All’s well that ends well though because this led me to the single nicest cocktail the world will ever know. The ‘Yak Attack’ cocktail from the Yak and Yeti fast food can only be described as an orgasm for your taste buds. If you’re over 21 buy one immediately, if you’re under 21 get a ‘cool grown up’ to buy one for you. (Disclaimer: Don’t get a ‘cool grown up’ to buy you alcohol, this is highly illegal and the likelyhood is they’re not very ‘cool’ at all, they’re a bit strange. Instead I suggest moving to England where you can drink at 18 – or better yet France where you weened onto wine right at the tits.)
- The Shows
The two main shows at The Animal Kingdom are “The Festival of the Lion King” and “Finding Nemo: The Musical”… One is amazing, one is soul destroying.
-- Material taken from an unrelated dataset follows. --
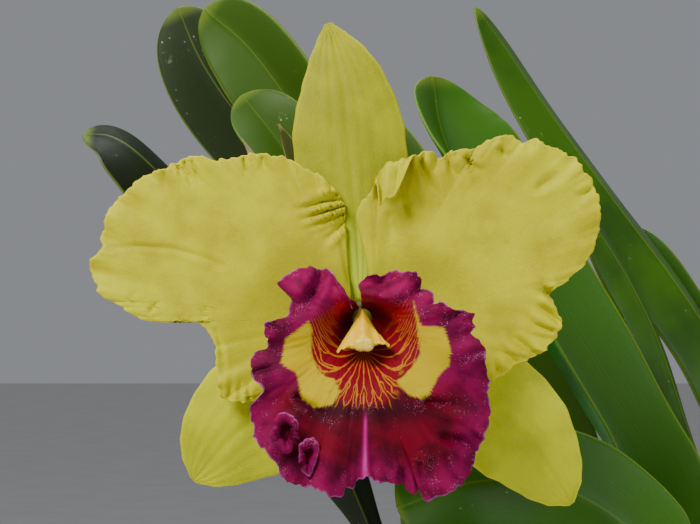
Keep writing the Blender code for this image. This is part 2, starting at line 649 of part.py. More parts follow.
def lip_surface(u, v):
    """The lip at u from its tube to its rim and v round it, from upper left through straight down to
    upper right."""
    angle = mix(LIP_LEFT, LIP_RIGHT, v)
    turn = math.radians(angle)
    s = u ** 0.9
    ring = []
    for k in range(1, 8):
        ring.append(table([(row[0], row[k]) for row in LIP_RINGS], s))
    centre, radius = ring[0], three_way(turn, ring[1], ring[2], ring[3])
    depth = three_way(turn, ring[4], ring[5], ring[6])
    flare = max(s - 0.5, 0) / 0.5
    drawn = table(LIP_RIM, angle) / three_way(turn, *LIP_RINGS[-1][2:5])
    radius *= mix(1.0, drawn, flare ** 1.5)
    wave = math.sin(LIP_WAVES * turn + 0.8 * math.sin(2 * turn))
    depth += LIP_WAVE_DEPTH * wave * flare ** 2.5
    ridge = 1.2 * math.exp(-(angle / 5.0) ** 2) * flare
    return on_bloom(radius * math.sin(turn) + 0.9 * s, centre - radius * math.cos(turn), depth - ridge)


def make_lip(collection):
    """The lip: a tube round the column that opens into a frilled trumpet."""
    blade("lip", lip_surface, LIP_ROWS, LIP_COLUMNS, LIP_THICKNESS, "lip", collection)


def make_column(collection):
    """The column, a hood that widens into two wings, and the anther cap at its end."""
    length, droop = 25.0, 4.6

    def ring(t, angle):
        """The point at t along the column and that angle round it."""
        wide = table(((0.0, COLUMN_FOOT_RADIUS), (0.24, 4.3), (0.6, 5.4), (1.0, 7.4)), t)
        tall = table(((0.0, COLUMN_FOOT_RADIUS), (0.24, 4.2), (0.7, 2.6), (1.0, 1.9)), t)
        across = math.cos(angle)
        upward = math.sin(angle)
        arch = -droop * t * t * across * across
        return on_bloom(wide * across + 0.2 * t, -4.6 * t * t + tall * upward + arch, -2.0 + length * t)
    place("column", tube_mesh("column", ring, 8, 18), "column", collection)

    bm = bmesh.new()
    bmesh.ops.create_uvsphere(bm, u_segments=14, v_segments=8, radius=1.0)
    for vert in bm.verts:
        x, y, z = vert.co
        vert.co = on_bloom(0.4 + 3.3 * x, -6.6 + 2.3 * z, 25.4 + 2.0 * y)
    bm.normal_update()
    bmesh.ops.recalc_face_normals(bm, faces=bm.faces[:])
    mesh = bpy.data.meshes.new("anther_cap")
    bm.to_mesh(mesh)
    bm.free()
    place("anther_cap", mesh, "column", collection)


def main():
    """Builds the potted orchid from the pot up."""
    clear_scene()
    orchid = new_collection("cattleya_orchid")
    make_pot(orchid)
    make_rhizome("rhizome", 0.0, orchid, "rhizome")
    make_bark(orchid)
    make_bulbs(orchid)
    make_leaves(orchid)
    make_spathes(orchid)
    make_stem(orchid)
    make_sepals(orchid)
    make_petals(orchid)
    make_lip(orchid)
    make_column(orchid)


main()
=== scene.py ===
"""The looks of a flowering cattleya orchid in a clay pot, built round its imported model.

Every length is in millimetres until a mesh is made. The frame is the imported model's own: the origin
under the pot, +Z up, and the bloom facing -Y.
"""

import json
import logging
import math
import random
from dataclasses import dataclass, field
from enum import Enum
from functools import partial
from typing import Callable, Sequence

import bmesh
import bpy
import numpy as np
from mathutils import Matrix, Vector

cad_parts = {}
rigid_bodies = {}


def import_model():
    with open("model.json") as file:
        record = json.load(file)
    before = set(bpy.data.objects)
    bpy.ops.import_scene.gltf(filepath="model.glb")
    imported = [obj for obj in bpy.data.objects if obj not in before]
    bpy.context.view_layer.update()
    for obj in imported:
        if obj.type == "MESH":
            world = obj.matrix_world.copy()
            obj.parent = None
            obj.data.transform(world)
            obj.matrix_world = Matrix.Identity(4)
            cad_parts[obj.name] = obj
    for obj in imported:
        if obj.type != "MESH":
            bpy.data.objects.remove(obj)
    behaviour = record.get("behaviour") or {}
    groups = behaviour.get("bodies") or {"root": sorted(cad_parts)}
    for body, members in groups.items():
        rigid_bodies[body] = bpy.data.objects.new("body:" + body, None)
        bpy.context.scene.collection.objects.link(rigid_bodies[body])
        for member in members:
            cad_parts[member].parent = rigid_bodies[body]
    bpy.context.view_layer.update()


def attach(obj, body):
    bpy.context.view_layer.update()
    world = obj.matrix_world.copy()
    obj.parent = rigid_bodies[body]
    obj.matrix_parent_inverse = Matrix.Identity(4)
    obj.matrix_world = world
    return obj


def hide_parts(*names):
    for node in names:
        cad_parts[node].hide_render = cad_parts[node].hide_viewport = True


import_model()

LOG = logging.getLogger("cattleya")
MM = 0.001
BODY = "root"
GOLDEN_ANGLE = math.pi * (3 - math.sqrt(5))

Grid = np.ndarray
Rows = Sequence[tuple[float, ...]]
Adder = Callable[..., bpy.types.NodeSocket]


# Numbers along curves and over grids

def along(points: Rows, t: Grid) -> Grid:
    """Points on the smooth curve through some points.

    Args:
        points: the curve's own points.
        t: places from 0 to 1, shared out by length.

    Returns:
        One point for each place, in a last axis as long as a given point.
    """
    given = np.asarray(points, float)
    runs = np.linalg.norm(np.diff(given, axis=0), axis=1)
    marks = np.concatenate([[0.0], np.cumsum(runs)])
    rest = np.clip(t, 0.0, 1.0) * marks[-1]
    i = np.clip(np.searchsorted(marks, rest, side="right") - 1, 0, len(runs) - 1)
    f = ((rest - marks[i]) / runs[i])[..., None]
    ends = np.vstack([2 * given[:1] - given[1:2], given, 2 * given[-1:] - given[-2:-1]])
    p0, p1, p2, p3 = ends[i], ends[i + 1], ends[i + 2], ends[i + 3]
    return 0.5 * (2 * p1 + (p2 - p0) * f + (2 * p0 - 5 * p1 + 4 * p2 - p3) * f ** 2
                  + (3 * p1 - 3 * p2 + p3 - p0) * f ** 3)


def unit(v: Grid) -> Grid:
    """The same vectors at length one."""
    return v / np.maximum(np.linalg.norm(v, axis=-1, keepdims=True), 1e-9)


def heading(points: Rows, t: Grid) -> Grid:
    """The curve's direction at each place."""
    return unit(along(points, t + 0.01) - along(points, t - 0.01))


def eased(rows: Rows, x: Grid) -> Grid:
    """The values at x of a table of (x, value), eased from row to row.

    Args:
        rows: the table.
        x: where it is read.

    Returns:
        The values, the end values beyond the ends.
    """
    table = np.asarray(rows, float)
    i = np.clip(np.searchsorted(table[:, 0], x, side="right") - 1, 0, len(table) - 2)
    f = np.clip((x - table[i, 0]) / (table[i + 1, 0] - table[i, 0]), 0.0, 1.0)
    return table[i, 1] + (table[i + 1, 1] - table[i, 1]) * f * f * (3 - 2 * f)


def flowing(rows: Rows, x: Grid) -> Grid:
    """The values at x of a table of (x, value), joined by one soft curve."""
    places, values = zip(*rows)
    return sum(np.interp(x + 0.03 * k, places, values) for k in range(-3, 4)) / 7


def rise(low: float, high: float, x: Grid) -> Grid:
    """From 0 at low to 1 at high, eased at both."""
    f = np.clip((x - low) / (high - low), 0.0, 1.0)
    return f * f * (3 - 2 * f)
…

The Festival of the Lion King is the hidden gem of The Animal Kingdom, something I completely missed the first few times I went and only ended up there because I got swept up in a crowd and I’m nosey. Not heavily advertised, I expected the Festival to be for kids – a feeble attempt at capturing the spirit of my favourite Disney film, but I couldn’t have been more wrong. With amazing acrobatics, beautiful dancers, audience participation and music that took me way back to the seven year old me, hypnotised at the cinema – the whole experience is incredible. Well, except the seating… the benches are proper uncomfortable, my boyfriend came out looking like he’d been sat on a pole for 45 minutes, but I’ll put that down to his alarmingly long legs and it’s a small price to pay if you ask me.
On the other hand, Finding Nemo: The Musical… I was gutted at how shit this was because I genuinely thought it would be right up my street; having had an obsession for musicals, the West End and Broadway since I could hum tune – and with Finding Nemo as one of my Disney loves. But watching the girl playing Nemo, singing the sickeningly sweet “We’re all the very best of friends” with the intense character Gill over and over again… by the end I had lost the will to live, it was like being in a car with Alan from the Hangover for 45 minutes. I know it’s probably brilliant for kids, but unless you’re under 9, use your time valuably to get another Yak Attack and give this one a miss.
- The Rainforest Cafe
A must-do for anyone who wants an unforgettable dining experience. As they seat you, your waiter/waitress tells you that every 30 minutes there is a “thunderstorm” – but this doesn’t prepare you for the real thing. I go the shock of my life when a rumbling started, the lights began to flash and all the ‘animals’ started to go mental. I managed to make my meal last another two thunderstorms just because it was that good – this wasn’t hard considering the portions are absolutely huge. I felt like pushing one of the fatties off their scooter as we left because I physically couldn’t walk I was that full – a rarity for a vegetarian eating out, and all without an disgusting, oversized baked mushroom in sight!